(Recorded data)
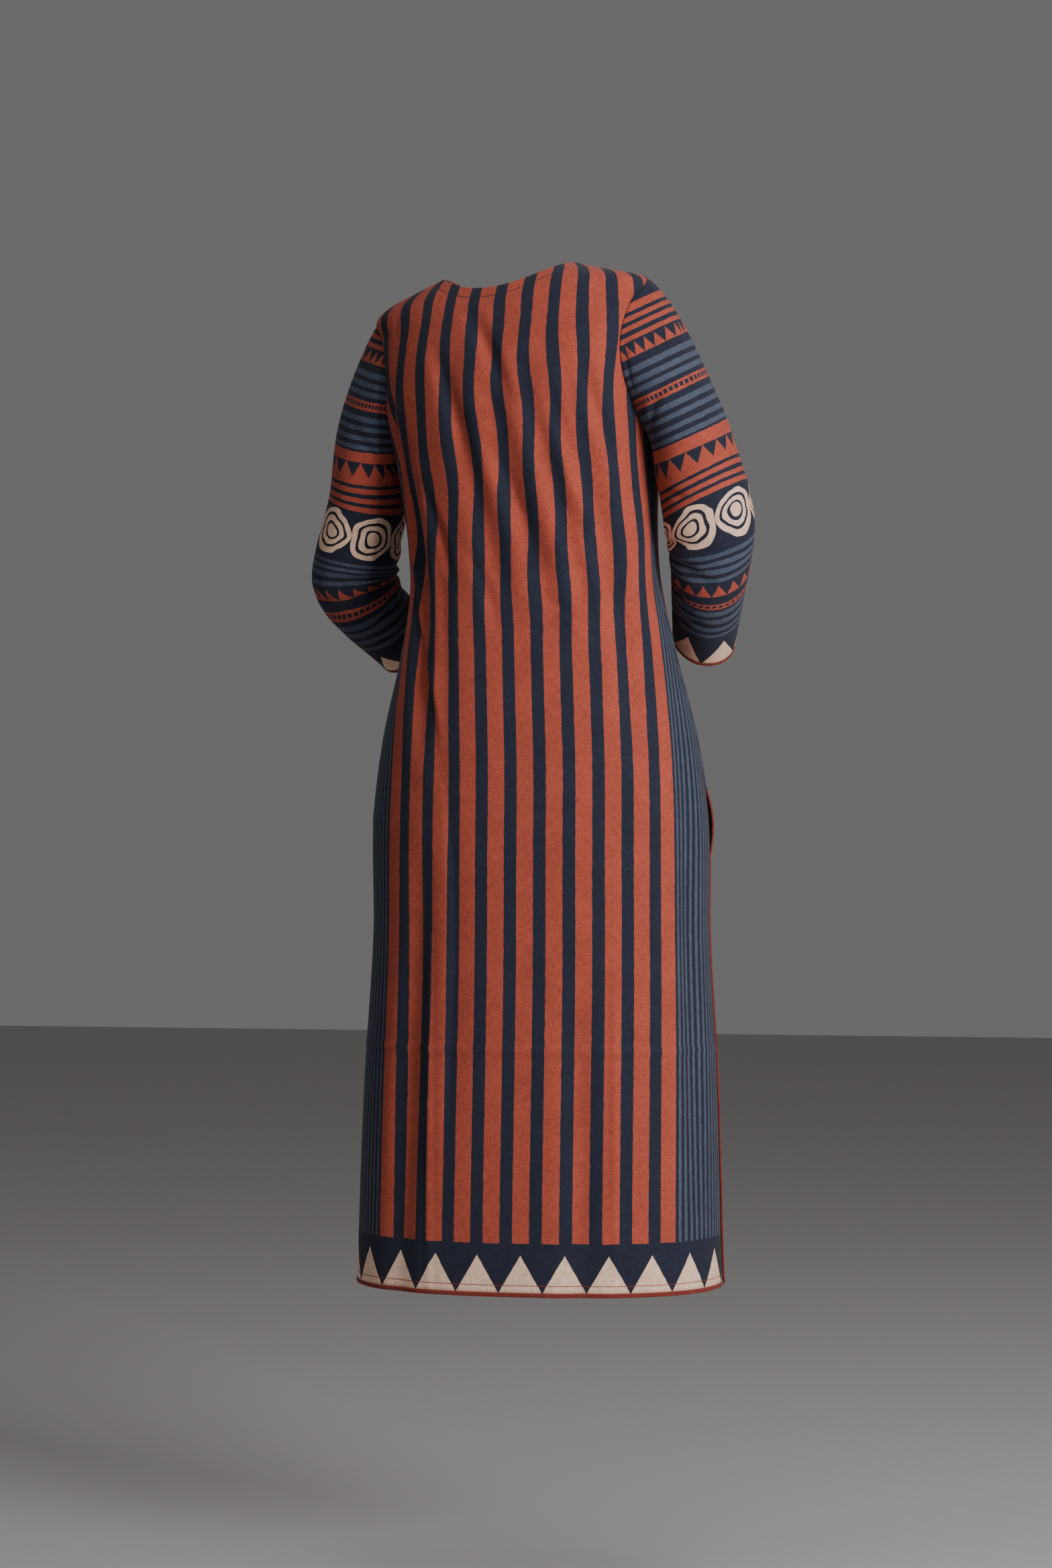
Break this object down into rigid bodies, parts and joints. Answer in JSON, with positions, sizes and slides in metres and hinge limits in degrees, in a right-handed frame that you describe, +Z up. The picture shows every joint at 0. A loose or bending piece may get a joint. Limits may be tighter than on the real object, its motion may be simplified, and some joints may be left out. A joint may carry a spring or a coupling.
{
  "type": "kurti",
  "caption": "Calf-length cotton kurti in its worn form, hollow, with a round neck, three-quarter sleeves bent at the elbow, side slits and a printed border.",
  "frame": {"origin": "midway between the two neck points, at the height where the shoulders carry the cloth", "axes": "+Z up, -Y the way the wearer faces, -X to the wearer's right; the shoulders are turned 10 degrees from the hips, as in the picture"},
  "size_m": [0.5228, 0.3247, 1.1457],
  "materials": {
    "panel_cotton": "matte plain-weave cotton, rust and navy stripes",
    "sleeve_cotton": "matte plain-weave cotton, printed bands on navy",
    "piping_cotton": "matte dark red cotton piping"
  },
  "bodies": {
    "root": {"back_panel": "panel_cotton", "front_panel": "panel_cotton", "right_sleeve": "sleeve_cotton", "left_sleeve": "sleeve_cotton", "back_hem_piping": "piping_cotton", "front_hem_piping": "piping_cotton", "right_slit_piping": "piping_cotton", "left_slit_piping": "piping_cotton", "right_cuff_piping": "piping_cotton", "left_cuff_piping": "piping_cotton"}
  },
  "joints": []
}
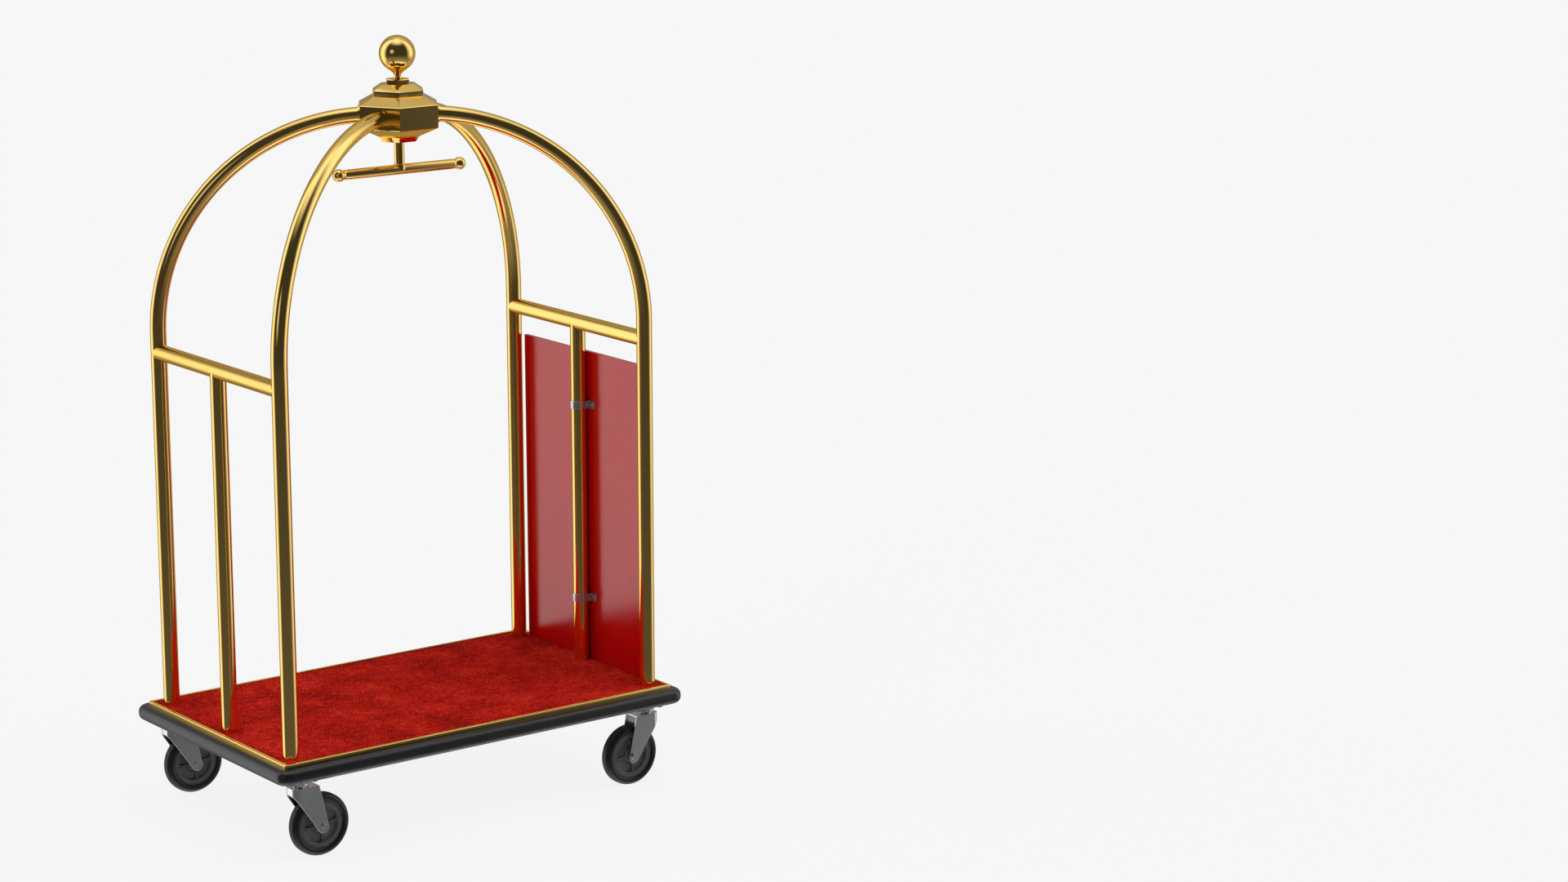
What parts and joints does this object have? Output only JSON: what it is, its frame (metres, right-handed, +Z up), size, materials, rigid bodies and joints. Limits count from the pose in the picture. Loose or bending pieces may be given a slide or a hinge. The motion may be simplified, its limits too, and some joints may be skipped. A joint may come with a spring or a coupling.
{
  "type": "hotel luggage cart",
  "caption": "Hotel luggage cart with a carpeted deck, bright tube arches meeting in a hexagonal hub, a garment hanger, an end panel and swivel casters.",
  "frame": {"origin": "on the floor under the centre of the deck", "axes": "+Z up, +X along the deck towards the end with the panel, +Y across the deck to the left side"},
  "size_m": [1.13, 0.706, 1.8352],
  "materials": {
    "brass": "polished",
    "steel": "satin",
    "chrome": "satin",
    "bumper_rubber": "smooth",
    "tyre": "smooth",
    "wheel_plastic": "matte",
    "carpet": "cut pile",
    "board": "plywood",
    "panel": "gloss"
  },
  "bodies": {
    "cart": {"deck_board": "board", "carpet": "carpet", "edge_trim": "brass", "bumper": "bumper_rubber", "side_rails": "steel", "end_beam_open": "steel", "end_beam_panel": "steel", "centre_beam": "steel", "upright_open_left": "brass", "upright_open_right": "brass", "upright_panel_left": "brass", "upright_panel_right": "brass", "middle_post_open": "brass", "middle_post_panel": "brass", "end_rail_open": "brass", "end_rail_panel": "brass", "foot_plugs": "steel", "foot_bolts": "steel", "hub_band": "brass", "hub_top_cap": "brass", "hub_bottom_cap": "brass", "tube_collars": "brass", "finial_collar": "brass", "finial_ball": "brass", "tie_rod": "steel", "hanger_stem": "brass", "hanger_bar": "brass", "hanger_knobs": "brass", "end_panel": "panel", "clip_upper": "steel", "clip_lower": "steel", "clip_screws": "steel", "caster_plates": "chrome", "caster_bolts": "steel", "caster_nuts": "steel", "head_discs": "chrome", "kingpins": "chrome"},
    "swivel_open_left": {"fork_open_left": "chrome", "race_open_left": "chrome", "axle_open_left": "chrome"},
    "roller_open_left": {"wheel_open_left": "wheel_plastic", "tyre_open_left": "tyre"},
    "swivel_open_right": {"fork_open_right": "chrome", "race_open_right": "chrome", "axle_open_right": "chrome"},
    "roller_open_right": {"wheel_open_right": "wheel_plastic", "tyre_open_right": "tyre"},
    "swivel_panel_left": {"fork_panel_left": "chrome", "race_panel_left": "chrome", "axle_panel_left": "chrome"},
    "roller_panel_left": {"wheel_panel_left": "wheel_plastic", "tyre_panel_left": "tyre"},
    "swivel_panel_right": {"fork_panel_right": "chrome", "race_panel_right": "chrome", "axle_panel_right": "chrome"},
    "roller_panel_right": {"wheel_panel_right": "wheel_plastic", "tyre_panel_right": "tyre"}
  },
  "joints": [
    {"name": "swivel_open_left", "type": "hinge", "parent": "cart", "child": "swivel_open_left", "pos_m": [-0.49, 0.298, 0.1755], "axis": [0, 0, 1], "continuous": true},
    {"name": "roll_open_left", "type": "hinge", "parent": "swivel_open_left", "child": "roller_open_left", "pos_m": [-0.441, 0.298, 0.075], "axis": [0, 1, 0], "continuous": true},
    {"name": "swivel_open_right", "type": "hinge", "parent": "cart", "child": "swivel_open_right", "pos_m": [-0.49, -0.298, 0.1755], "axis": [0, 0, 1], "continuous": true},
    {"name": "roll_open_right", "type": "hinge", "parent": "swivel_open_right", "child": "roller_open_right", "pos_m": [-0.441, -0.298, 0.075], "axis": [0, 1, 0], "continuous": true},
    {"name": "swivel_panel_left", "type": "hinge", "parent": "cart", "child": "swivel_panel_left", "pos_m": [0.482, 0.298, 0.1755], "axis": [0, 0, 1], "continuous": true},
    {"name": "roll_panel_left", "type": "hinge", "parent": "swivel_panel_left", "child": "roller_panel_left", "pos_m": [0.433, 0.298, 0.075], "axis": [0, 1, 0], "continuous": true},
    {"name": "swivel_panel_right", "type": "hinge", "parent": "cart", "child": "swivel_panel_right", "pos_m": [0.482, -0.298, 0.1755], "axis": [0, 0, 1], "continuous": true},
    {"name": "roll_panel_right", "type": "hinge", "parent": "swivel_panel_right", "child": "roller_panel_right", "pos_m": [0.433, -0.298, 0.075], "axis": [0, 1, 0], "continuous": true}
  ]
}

**Exercise task**
Quote each line of the listing above exactly.

**Solved exercise**
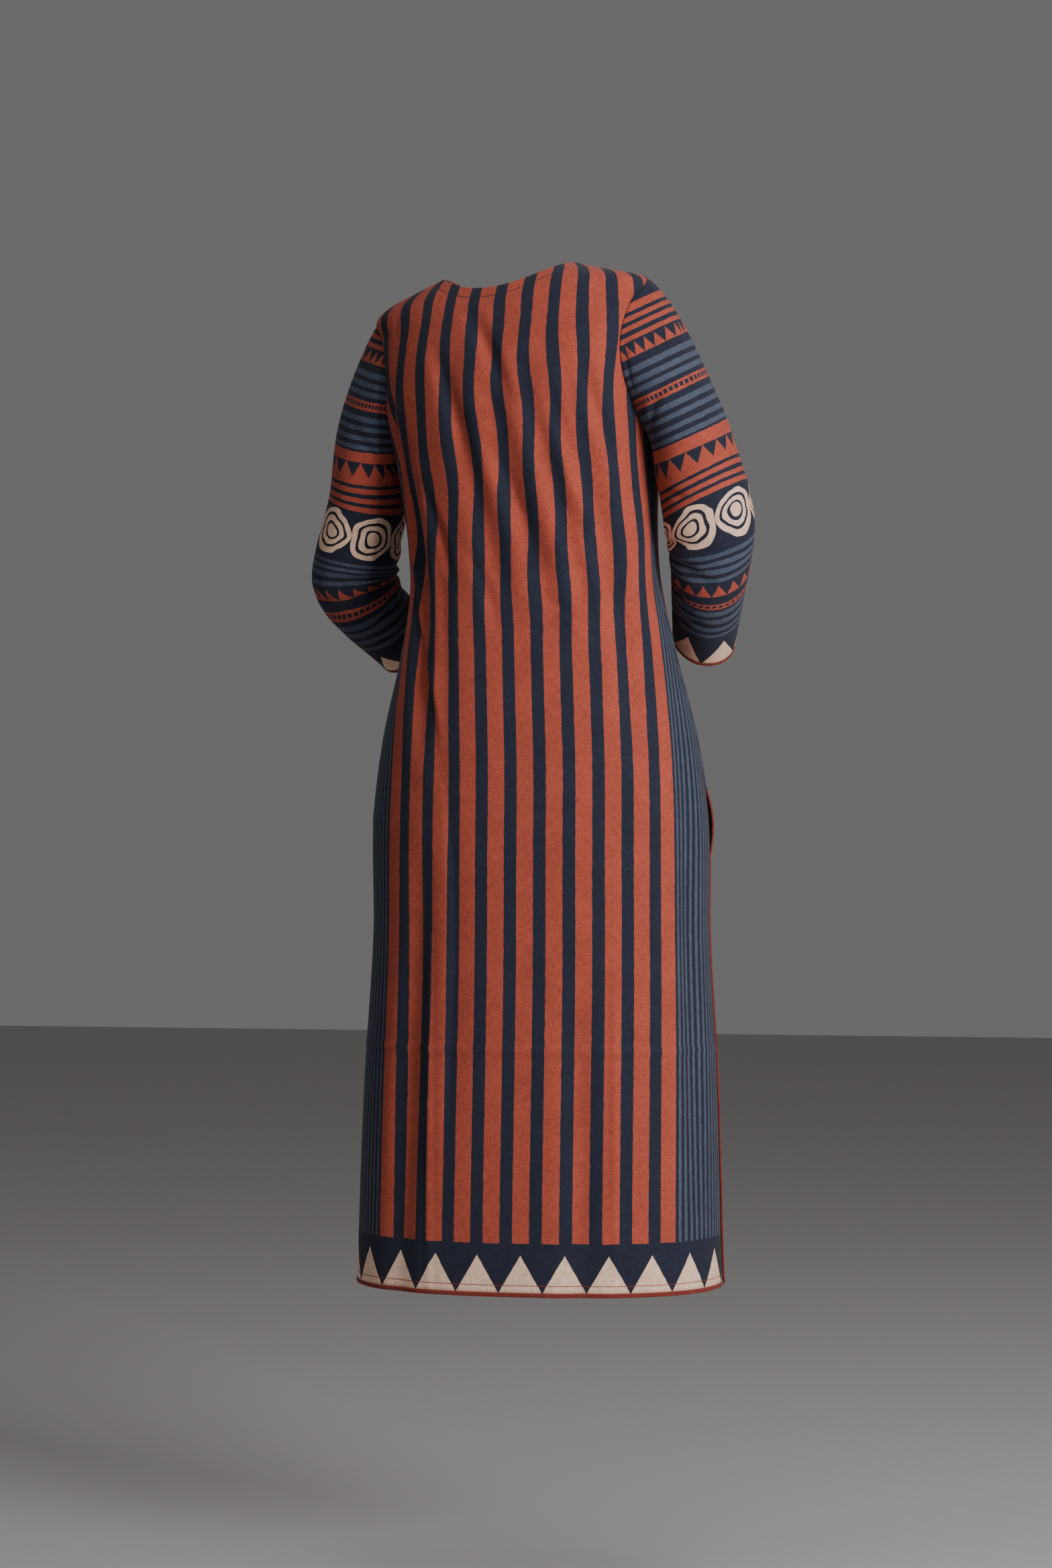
Break this object down into rigid bodies, parts and joints. Answer in JSON, with positions, sizes and slides in metres and hinge limits in degrees, in a right-handed frame that you describe, +Z up. The picture shows every joint at 0. A loose or bending piece may get a joint. Limits may be tighter than on the real object, its motion may be simplified, and some joints may be left out. A joint may carry a spring or a coupling.
{
  "type": "kurti",
  "caption": "Calf-length cotton kurti in its worn form, hollow, with a round neck, three-quarter sleeves bent at the elbow, side slits and a printed border.",
  "frame": {"origin": "midway between the two neck points, at the height where the shoulders carry the cloth", "axes": "+Z up, -Y the way the wearer faces, -X to the wearer's right; the shoulders are turned 10 degrees from the hips, as in the picture"},
  "size_m": [0.5228, 0.3247, 1.1457],
  "materials": {
    "panel_cotton": "matte plain-weave cotton, rust and navy stripes",
    "sleeve_cotton": "matte plain-weave cotton, printed bands on navy",
    "piping_cotton": "matte dark red cotton piping"
  },
  "bodies": {
    "root": {"back_panel": "panel_cotton", "front_panel": "panel_cotton", "right_sleeve": "sleeve_cotton", "left_sleeve": "sleeve_cotton", "back_hem_piping": "piping_cotton", "front_hem_piping": "piping_cotton", "right_slit_piping": "piping_cotton", "left_slit_piping": "piping_cotton", "right_cuff_piping": "piping_cotton", "left_cuff_piping": "piping_cotton"}
  },
  "joints": []
}
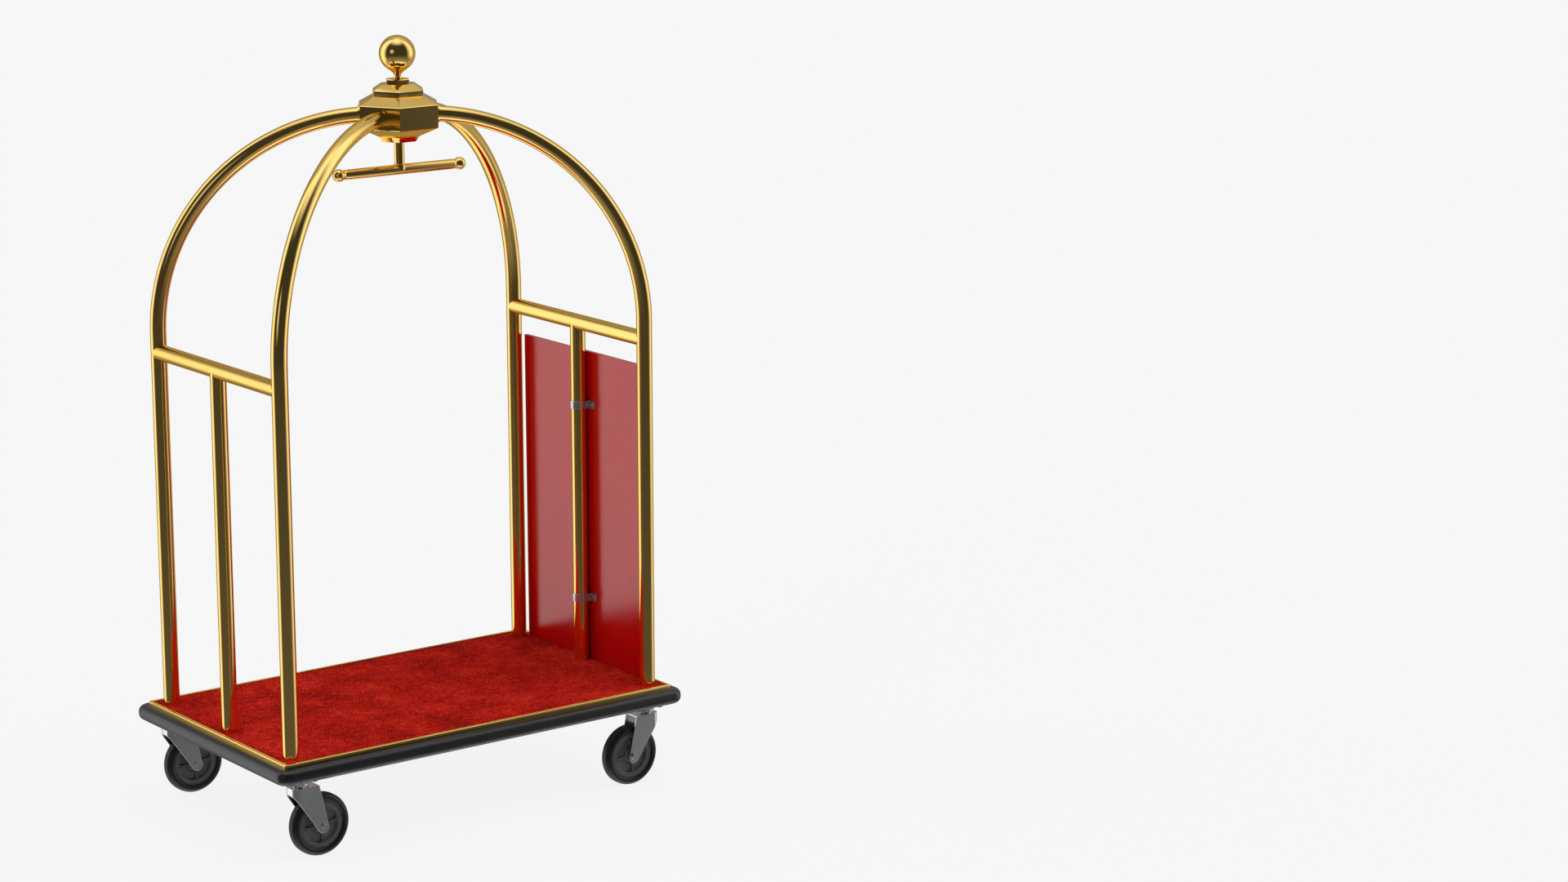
What parts and joints does this object have? Output only JSON: what it is, its frame (metres, right-handed, +Z up), size, materials, rigid bodies and joints. Limits count from the pose in the picture. Loose or bending pieces may be given a slide or a hinge. The motion may be simplified, its limits too, and some joints may be skipped. A joint may come with a spring or a coupling.
{
  "type": "hotel luggage cart",
  "caption": "Hotel luggage cart with a carpeted deck, bright tube arches meeting in a hexagonal hub, a garment hanger, an end panel and swivel casters.",
  "frame": {"origin": "on the floor under the centre of the deck", "axes": "+Z up, +X along the deck towards the end with the panel, +Y across the deck to the left side"},
  "size_m": [1.13, 0.706, 1.8352],
  "materials": {
    "brass": "polished",
    "steel": "satin",
    "chrome": "satin",
    "bumper_rubber": "smooth",
    "tyre": "smooth",
    "wheel_plastic": "matte",
    "carpet": "cut pile",
    "board": "plywood",
    "panel": "gloss"
  },
  "bodies": {
    "cart": {"deck_board": "board", "carpet": "carpet", "edge_trim": "brass", "bumper": "bumper_rubber", "side_rails": "steel", "end_beam_open": "steel", "end_beam_panel": "steel", "centre_beam": "steel", "upright_open_left": "brass", "upright_open_right": "brass", "upright_panel_left": "brass", "upright_panel_right": "brass", "middle_post_open": "brass", "middle_post_panel": "brass", "end_rail_open": "brass", "end_rail_panel": "brass", "foot_plugs": "steel", "foot_bolts": "steel", "hub_band": "brass", "hub_top_cap": "brass", "hub_bottom_cap": "brass", "tube_collars": "brass", "finial_collar": "brass", "finial_ball": "brass", "tie_rod": "steel", "hanger_stem": "brass", "hanger_bar": "brass", "hanger_knobs": "brass", "end_panel": "panel", "clip_upper": "steel", "clip_lower": "steel", "clip_screws": "steel", "caster_plates": "chrome", "caster_bolts": "steel", "caster_nuts": "steel", "head_discs": "chrome", "kingpins": "chrome"},
    "swivel_open_left": {"fork_open_left": "chrome", "race_open_left": "chrome", "axle_open_left": "chrome"},
    "roller_open_left": {"wheel_open_left": "wheel_plastic", "tyre_open_left": "tyre"},
    "swivel_open_right": {"fork_open_right": "chrome", "race_open_right": "chrome", "axle_open_right": "chrome"},
    "roller_open_right": {"wheel_open_right": "wheel_plastic", "tyre_open_right": "tyre"},
    "swivel_panel_left": {"fork_panel_left": "chrome", "race_panel_left": "chrome", "axle_panel_left": "chrome"},
    "roller_panel_left": {"wheel_panel_left": "wheel_plastic", "tyre_panel_left": "tyre"},
    "swivel_panel_right": {"fork_panel_right": "chrome", "race_panel_right": "chrome", "axle_panel_right": "chrome"},
    "roller_panel_right": {"wheel_panel_right": "wheel_plastic", "tyre_panel_right": "tyre"}
  },
  "joints": [
    {"name": "swivel_open_left", "type": "hinge", "parent": "cart", "child": "swivel_open_left", "pos_m": [-0.49, 0.298, 0.1755], "axis": [0, 0, 1], "continuous": true},
    {"name": "roll_open_left", "type": "hinge", "parent": "swivel_open_left", "child": "roller_open_left", "pos_m": [-0.441, 0.298, 0.075], "axis": [0, 1, 0], "continuous": true},
    {"name": "swivel_open_right", "type": "hinge", "parent": "cart", "child": "swivel_open_right", "pos_m": [-0.49, -0.298, 0.1755], "axis": [0, 0, 1], "continuous": true},
    {"name": "roll_open_right", "type": "hinge", "parent": "swivel_open_right", "child": "roller_open_right", "pos_m": [-0.441, -0.298, 0.075], "axis": [0, 1, 0], "continuous": true},
    {"name": "swivel_panel_left", "type": "hinge", "parent": "cart", "child": "swivel_panel_left", "pos_m": [0.482, 0.298, 0.1755], "axis": [0, 0, 1], "continuous": true},
    {"name": "roll_panel_left", "type": "hinge", "parent": "swivel_panel_left", "child": "roller_panel_left", "pos_m": [0.433, 0.298, 0.075], "axis": [0, 1, 0], "continuous": true},
    {"name": "swivel_panel_right", "type": "hinge", "parent": "cart", "child": "swivel_panel_right", "pos_m": [0.482, -0.298, 0.1755], "axis": [0, 0, 1], "continuous": true},
    {"name": "roll_panel_right", "type": "hinge", "parent": "swivel_panel_right", "child": "roller_panel_right", "pos_m": [0.433, -0.298, 0.075], "axis": [0, 1, 0], "continuous": true}
  ]
}